# Cocurrent diffusion (can't be this hard...)

#### KarenRei

If we assume that it's equal to precisely 0, then the equations become very short :)

$$C_L(t) = \frac{\frac{f}{1-f}C_{L0}+C_{G0}}{\frac{f}{1-f} + H}\tag{20-eq}$$
$$C_{L0} = \frac{C_{GO}X}{\frac{f}{1-f}(1-X) + H}\tag{22-eq}$$

#### KarenRei

Hmm, this is strange. I'm working with the numbers in the spreadsheet, and concerning tau:

$$\tau=\frac{3f\left[\frac{1}{5D_L}+\frac{1}{D_GH}\right]}{\alpha^2\left[\frac{1}{f}+\frac{1}{(1-f)H}\right]}\tag{17}$$

If we break that down:

$$3f$$

.... is 3 times a small number, a fraction of a percent. Starting small (since that's ideal for me) at, say 0.04%, 3f equals 1.2e-3

$$\frac{1}{5D_L}+\frac{1}{D_GH}$$

... if we just haphazardly pick, say, the diffusion rates of CO2 in air (~1,4e-5 m²/s) and in water (~1,9e-9 m²/s), with the Henry's Law coefficient for CO2 in water (8.3e-1), the result is around 1e8

So the numerator is 1.2e5. As for the denominator, the right hand side is:

$$\frac{1}{f}+\frac{1}{(1-f)H}$$

That's 2,5e3. All that's left is the area. For a 10 micron mist at 0,13 m³/s , the surface area is 7,8e4m². Which we then proceed to square (6,08e9) and put on the denominator. So we have a huge 1.52e13 on the denominator(!). This dwarfs the numerator, leading to a tiny tau, which means that in my sample 2 second exposure, $\exp(-t/\tau)$ is such a small number that my spreadsheet simply writes "0" even though it's in scientific notation mode.

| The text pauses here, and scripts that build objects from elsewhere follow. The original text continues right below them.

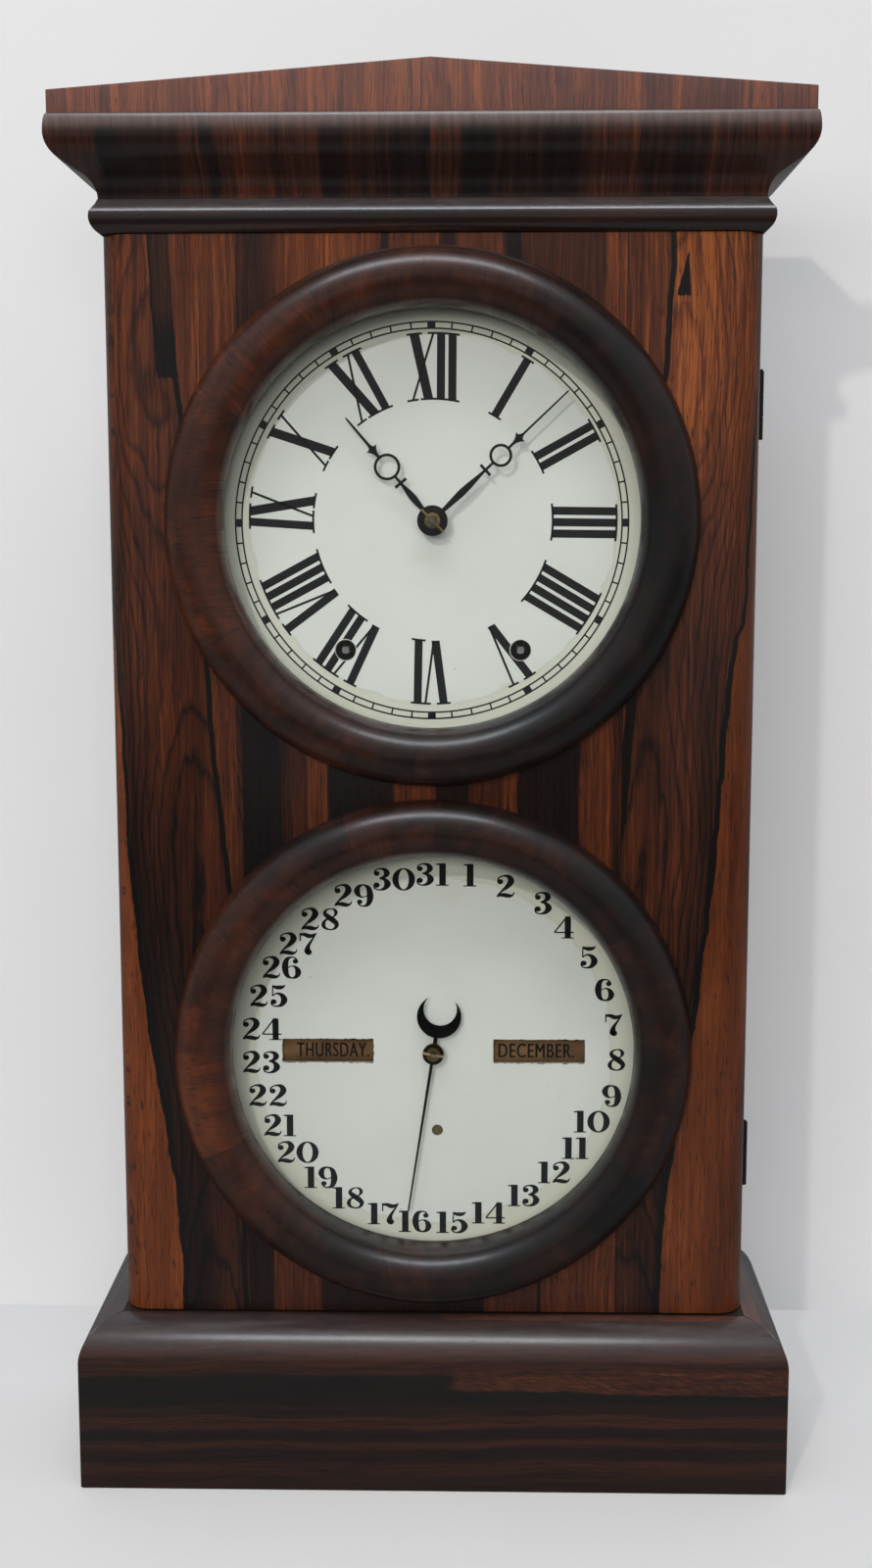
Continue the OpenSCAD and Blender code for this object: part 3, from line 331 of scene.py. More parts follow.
# Where the striped leaves end and the side leaves begin, and the lowest arch and the height of each
LEAF = 93.2
ARCH_LOW = 305
ARCH_TALL = 255
TOP_ZONES = [
    (-160, 0.5), (-67.4, 0.6), (-24.6, 0.12), (-20.4, 0.46), (3.8, 0.14), (10.7, 0.44), (33.9, 0.03),
    (42, 0.3), (82.3, 0.62), (92.7, 0.56),
]
MIDDLE_ZONES = [
    (-160, 0.02), (-81, 0.04), (-76, 0.42), (-62, 0.6), (-51.7, 0.07), (-19.8, 0.6), (2.9, 0.18),
    (19.3, 0.42), (36, 0.56), (42.9, 0.1), (72.8, 0.56), (89, 0.3), (93.5, 0.5),
]
LOW_ZONES = [
    (-160, 0.3), (-92.7, 0.13), (-80.5, 0.45), (-56.3, 0.16), (4.4, 0.1), (25.5, 0.42), (52.8, 0.0),
    (54.6, 0.52), (93.5, 0.36),
]


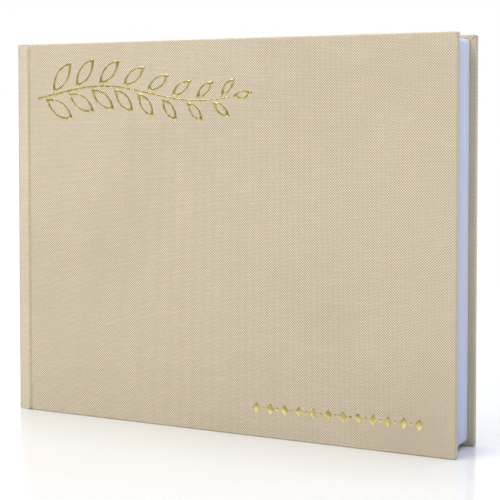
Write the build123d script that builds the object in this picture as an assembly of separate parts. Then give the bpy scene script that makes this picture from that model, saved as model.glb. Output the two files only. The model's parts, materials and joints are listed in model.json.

Okay, let's go with a larger mist - 100 micron. Surface area is now 7,8e3 m². $\exp(-t/\tau)$ is still so small that the spreadsheet can't display it in scientific notation.

Okay, let's go with a very coarse 1mm mist. Surface area is now 7,8e2 m². $\exp(-t/\tau)$ is still too small for scientific notation.

Okay, let's go with drops a whole centimeter across.. Surface area is now 78 m². Finally the spreadsheet can display $\exp(-t/\tau)$ in scientific notation: 2.88E-128. That can't be right, can it? To get $\exp(-t/\tau)$ down to equal 0.5 I have to drop the time to under 5 milliseconds. Isn't that.... an unusually small figure for centimeter-sized drops?

ED: minor edit to the above. We're using a Henry's constant that's gas over liquid, not liquid over gas like the above that I quoted for CO2. But it makes no material difference since the value is so close to 1 - I just need to make sure I handle it right in the spreadsheet.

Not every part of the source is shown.